[Scripts that build objects]
+---+

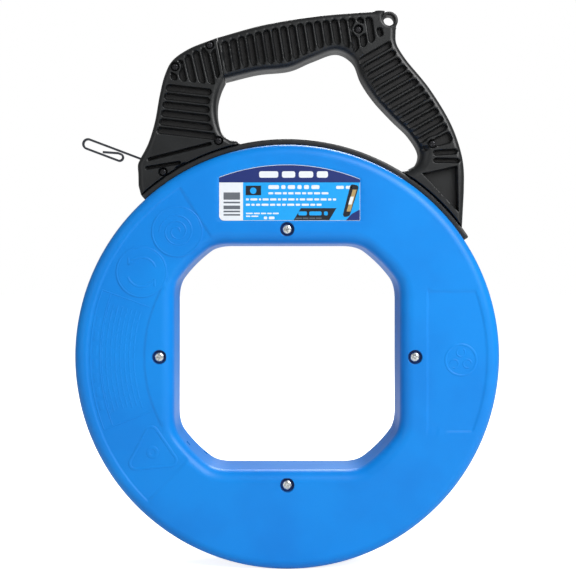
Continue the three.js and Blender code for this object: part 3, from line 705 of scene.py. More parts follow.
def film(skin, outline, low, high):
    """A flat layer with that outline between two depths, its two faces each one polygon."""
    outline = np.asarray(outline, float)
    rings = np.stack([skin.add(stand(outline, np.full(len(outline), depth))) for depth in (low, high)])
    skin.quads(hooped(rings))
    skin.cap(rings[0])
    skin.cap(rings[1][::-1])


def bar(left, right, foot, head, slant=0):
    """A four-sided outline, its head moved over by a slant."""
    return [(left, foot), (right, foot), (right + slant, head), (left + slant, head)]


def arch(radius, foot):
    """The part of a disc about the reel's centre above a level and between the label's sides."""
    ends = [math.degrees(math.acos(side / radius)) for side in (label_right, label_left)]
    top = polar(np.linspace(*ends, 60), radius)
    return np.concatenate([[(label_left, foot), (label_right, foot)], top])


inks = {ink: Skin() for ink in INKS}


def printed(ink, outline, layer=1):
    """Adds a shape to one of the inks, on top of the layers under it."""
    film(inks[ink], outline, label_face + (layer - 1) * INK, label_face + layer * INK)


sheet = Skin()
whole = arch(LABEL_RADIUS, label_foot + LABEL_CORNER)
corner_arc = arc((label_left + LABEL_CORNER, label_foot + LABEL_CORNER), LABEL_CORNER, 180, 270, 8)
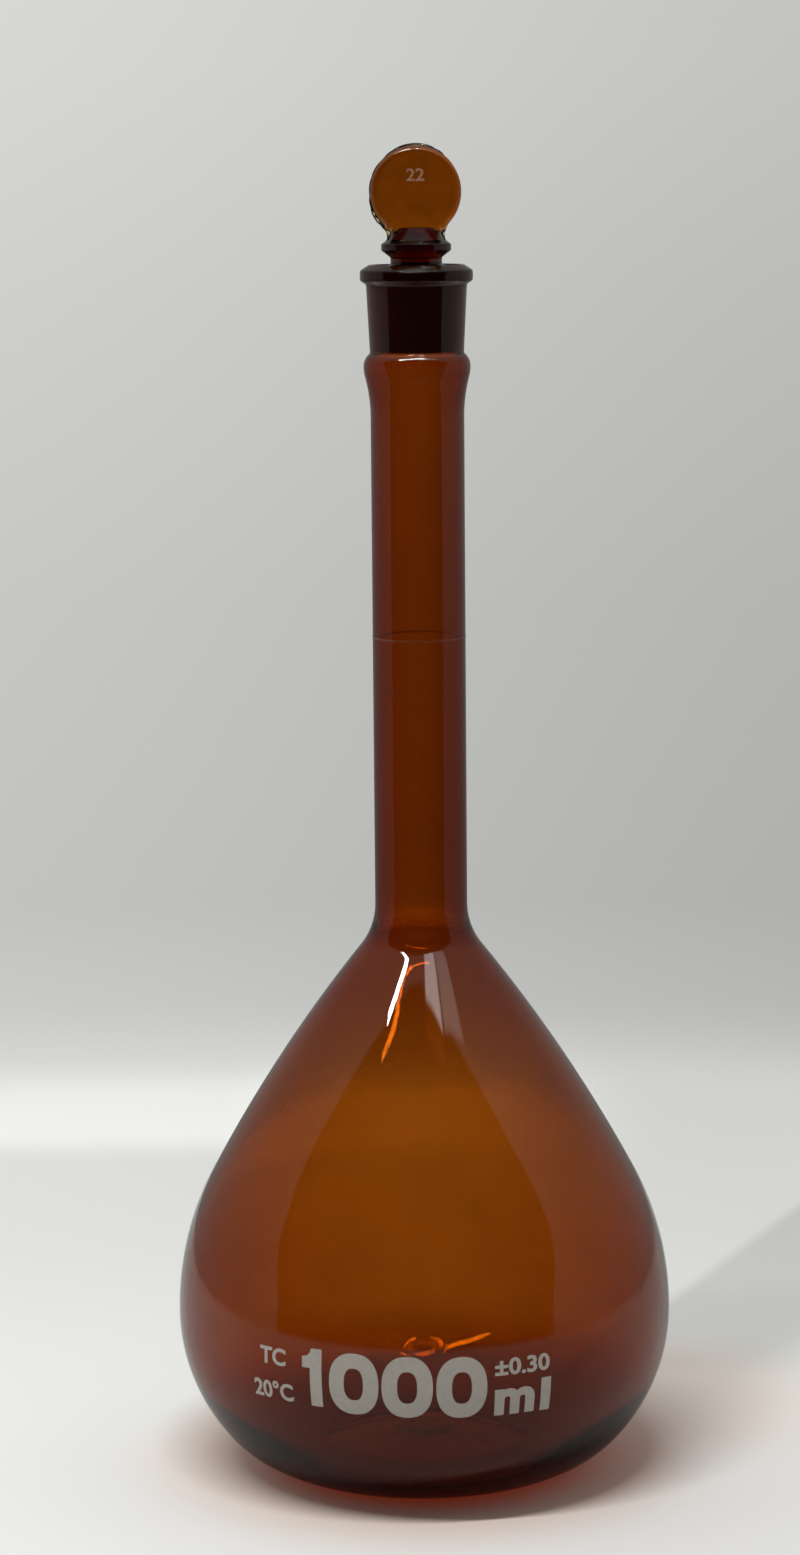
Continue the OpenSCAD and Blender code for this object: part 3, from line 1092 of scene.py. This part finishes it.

+---+

*WHAT IS BEING ASKED*
Your task is to repeat every line exactly.

*RESULT OF THIS TASK*
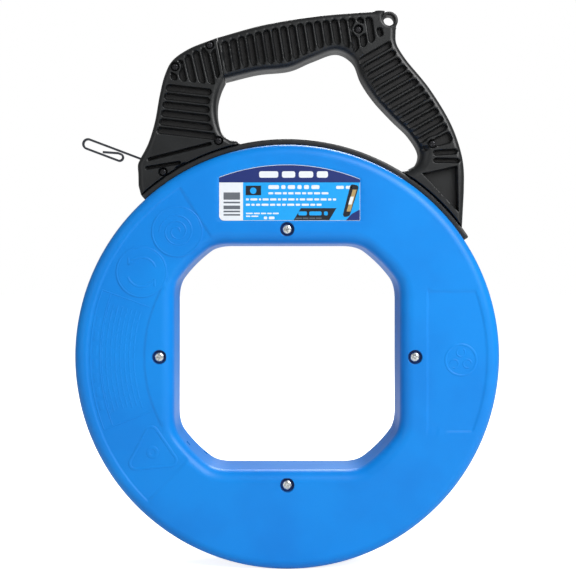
Continue the three.js and Blender code for this object: part 3, from line 705 of scene.py. More parts follow.
def film(skin, outline, low, high):
    """A flat layer with that outline between two depths, its two faces each one polygon."""
    outline = np.asarray(outline, float)
    rings = np.stack([skin.add(stand(outline, np.full(len(outline), depth))) for depth in (low, high)])
    skin.quads(hooped(rings))
    skin.cap(rings[0])
    skin.cap(rings[1][::-1])


def bar(left, right, foot, head, slant=0):
    """A four-sided outline, its head moved over by a slant."""
    return [(left, foot), (right, foot), (right + slant, head), (left + slant, head)]


def arch(radius, foot):
    """The part of a disc about the reel's centre above a level and between the label's sides."""
    ends = [math.degrees(math.acos(side / radius)) for side in (label_right, label_left)]
    top = polar(np.linspace(*ends, 60), radius)
    return np.concatenate([[(label_left, foot), (label_right, foot)], top])


inks = {ink: Skin() for ink in INKS}


def printed(ink, outline, layer=1):
    """Adds a shape to one of the inks, on top of the layers under it."""
    film(inks[ink], outline, label_face + (layer - 1) * INK, label_face + layer * INK)


sheet = Skin()
whole = arch(LABEL_RADIUS, label_foot + LABEL_CORNER)
corner_arc = arc((label_left + LABEL_CORNER, label_foot + LABEL_CORNER), LABEL_CORNER, 180, 270, 8)
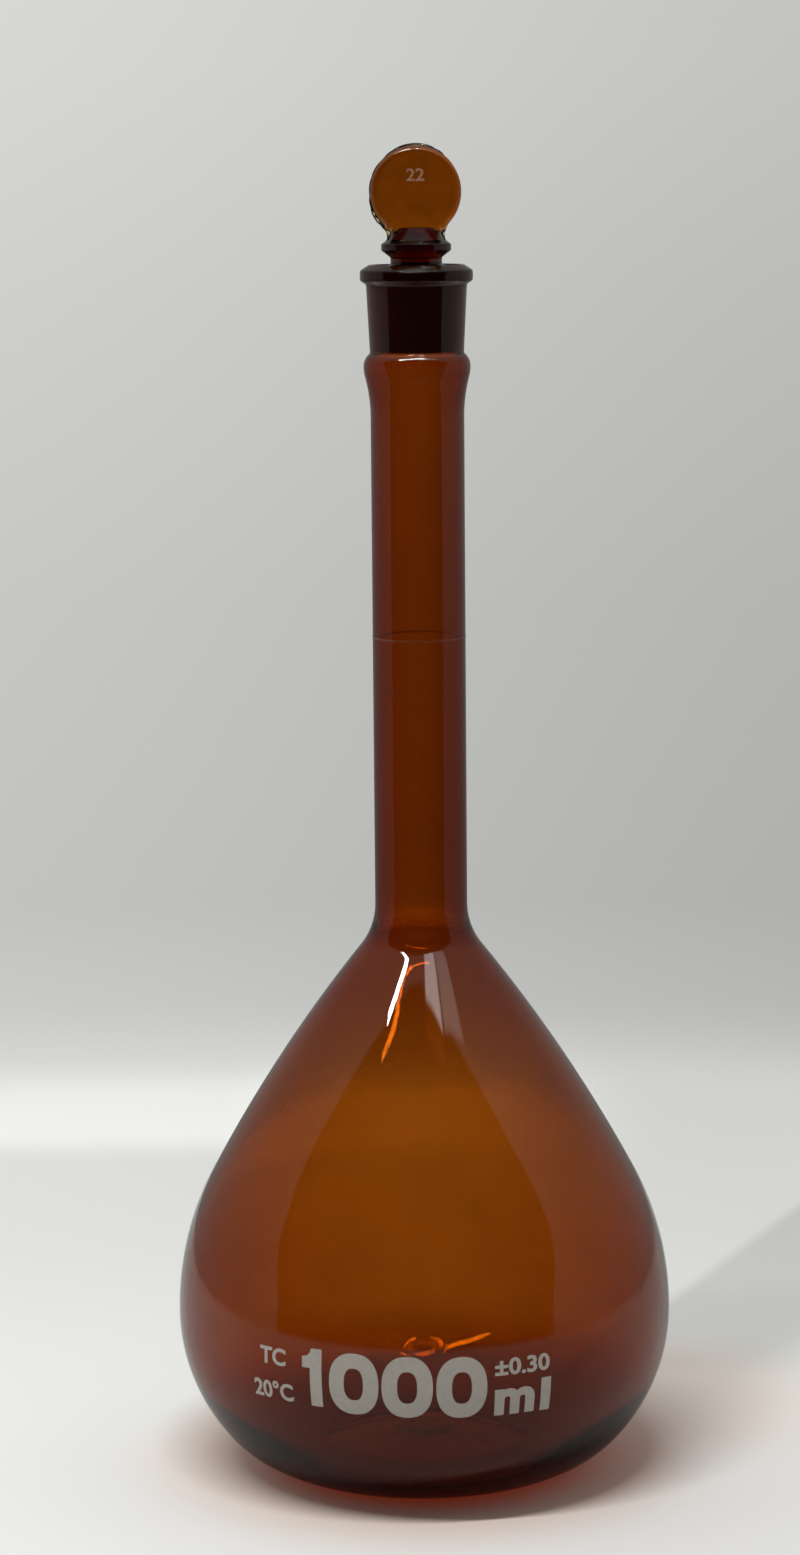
Continue the OpenSCAD and Blender code for this object: part 3, from line 1092 of scene.py. This part finishes it.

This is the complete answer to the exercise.